To make a will, and leave one's offspring in the hands of a rich worldling, without prayer to God, or faith in him, is the only way to have our children tossed about by the devil, from the cradle, Mark, ix. 22. However, none but those who believe in Christ have this privilege of leaving their property with God, and who leave what is really their own. An estate gotten by dishonesty will soon be scattered by God's curse but if gotten honestly in the fear of God, in answer to the prayer of faith, it is sanctified and sweetened to us with a sense of his everlasting love in Christ Jesus.
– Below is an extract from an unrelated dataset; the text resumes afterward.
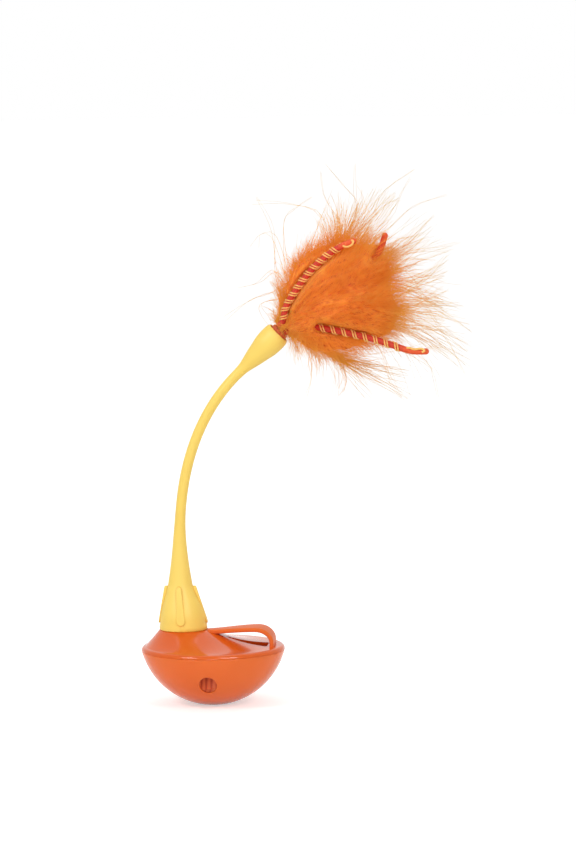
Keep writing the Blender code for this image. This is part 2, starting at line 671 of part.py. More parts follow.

Thus it is, that the "blessing of God, and that only, maketh rich, and he addeth no sorrow with it," Prov. x. 22. Oh! it is sweet to look back, and see every temporal and spiritual blessing appear as so many answers to prayer, and as so many precious promises fulfilled to us! - Answers to prayer prove us to be "sons of God by faith," 1 John, v. 14, 15; and spiritual blessings prove us to be the "the heirs of promise," Gal. iv. 28. Oh blessed fraternity! Oh! blessed inheritance! - "I have taken thy precepts to be my heritage for ever," said the sweet singer of Israel, Psal. cxix. 111.

Reader, whatever will and testament thou art obliged to make before men, in order to secure thy property to posterity, be sure to let thy faith make another before God. This last will be the best security. The integrity and the uprightness of men may fail; - "but the mercy of God is from everlasting to everlasting upon them that fear him; and his righteousness upon children's children, Psal. ciii. 17.